Staying Productive During Downtime
Photo From pexels
Originally Posted On: https://www.bizmilk.com/staying-productive-downtime/
If we have learned anything from this current health crisis, it’s that it is important to stay busy when your normal routine is disrupted. For many of us, our normal routine means seeing clients and working to improve and grow our businesses.
We typically do this by going to the office, meeting with clients, strategizing with teammates, etc. It’s important to stay productive when we cannot do what we love. Here are a few ideas to bridge the gap until life is back to normal…whatever that means for you!
Work on Your Website
If you’re stuck at home, like we are, now is a great time to work on your website. You don’t have to be a web guru to help grow your web presence. Talk to your website manager, SEO company, digital marketing company or whoever you work with about how you can help! You are the expert in your field, and this is a great time to share some of the thoughts that make you the pro that you are. If you don’t have a blog, start one. Writing content for your website that is specific to your business is a great way to tell your prospects, along with Google, Bing and other search engines, exactly why you are the best choice. Start with at least 500 words on a very specific niche in your business. If you’re a landscaper, talk about the benefit of hiring a local fertilizing company versus a national chain. If you’re a roofer, write about roof repair and why it can’t be ignored.
Creating relevant content is a great way to spend a couple of hours each week, or better yet each day, that may otherwise be wasted watching television or playing video games. Look through pictures from jobsites that may be a good fit for your website. Most sites are starved for good content, text and images. You likely have plenty of images to choose from, you just haven’t had time to focus on them. Now you do!
Meet by Video Conference
Just because you are stuck at home doesn’t mean you can’t meet with your clients, employees or stakeholders. There are many options available to put you face-to-face with the people that matter to your company.

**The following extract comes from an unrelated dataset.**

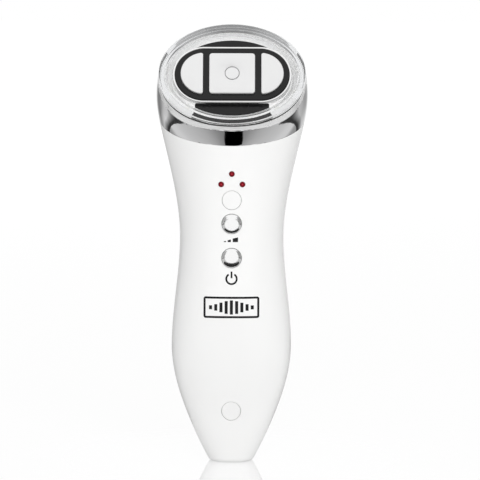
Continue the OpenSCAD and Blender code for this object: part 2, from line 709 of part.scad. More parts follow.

Simply curling up on the couch and letting this opportunity pass you by could cost you thousands in the future. It could cost you the business itself. Whether you use Google Meet, GoToMeeting, Zoom or another video conferencing tool, be proactive and setup meetings with your most valuable assets….the people that keep you in business!
Make Your Business “Lean”
If you are unfamiliar with “Lean” business practices, you are missing out on a great opportunity to save money and become more efficient. Lean is a part of Continuous Process Improvement, or CPI, and is a strategy to minimize waste within an organization or within a process. It is designed to remove defects and processes that do not directly impact a process by changing the fit, form or function in that process. In other words, unless the step directly changes the product or process, it’s gotta go! It means you end up needing less human effort, less money (capital), less time and less room to do the same work you do now. A dollar you don’t spend is a dollar you don’t have to earn.

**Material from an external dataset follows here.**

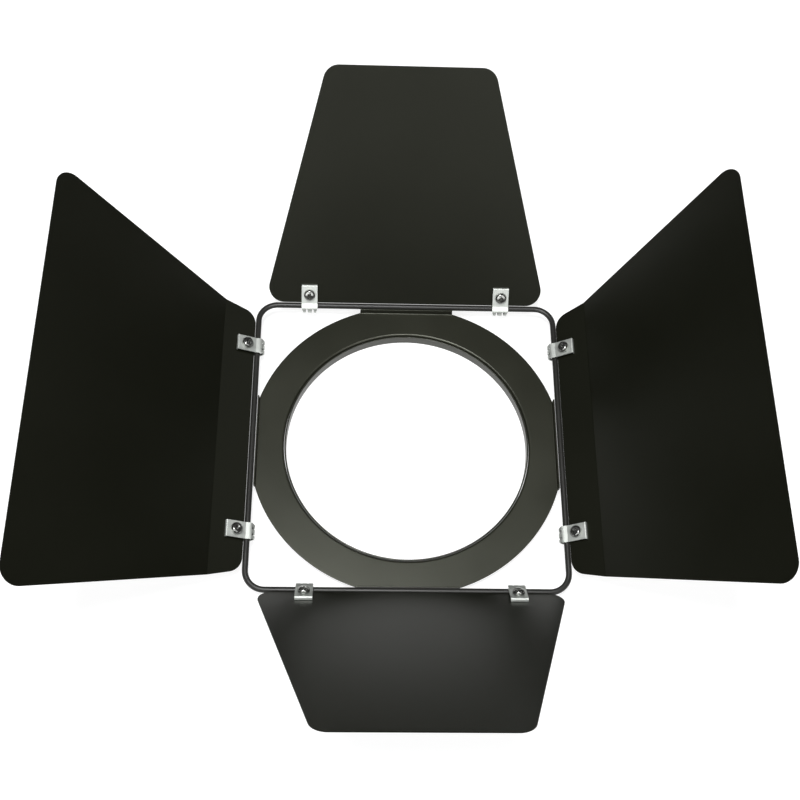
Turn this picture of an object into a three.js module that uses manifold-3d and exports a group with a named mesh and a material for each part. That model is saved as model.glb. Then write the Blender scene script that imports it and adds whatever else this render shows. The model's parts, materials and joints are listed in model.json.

Lean processes should become embedded in the way a company works over time. It is not a short-term fix for a problem, but a long-term change in the way a company thinks and works. For example, one of the targets in Lean is to reduce the number of defects in a process. In our business, consider a website developer that has completed a website build, only to be “quality checked” by someone else in the company. Regardless whether the QC person finds a defect or not, the time spent verifying the work was wasted. It could have been better spent doing something productive instead of checking someone else’s work. Imagine if the QC person finds discrepancies that require rework! Now the initial developer must go back and do it again. You can quickly see the waste adding up!
A Lean business will have processes in place to make sure the person building the site does so without the need of oversight, eliminating the need for QC and rework. There are many online resources for business leaders interested in learning more about Lean specifically and CPI in general.
The Bottom Line
We all hope to never face a situation like this again. One that separates us from our daily lives and routines. Those that come out the other side in the best shape will be the ones that take advantage of this time and stay productive. Start implementing some of these ideas now, because before you know it, life will return to “normal” and you won’t have the time you have right now.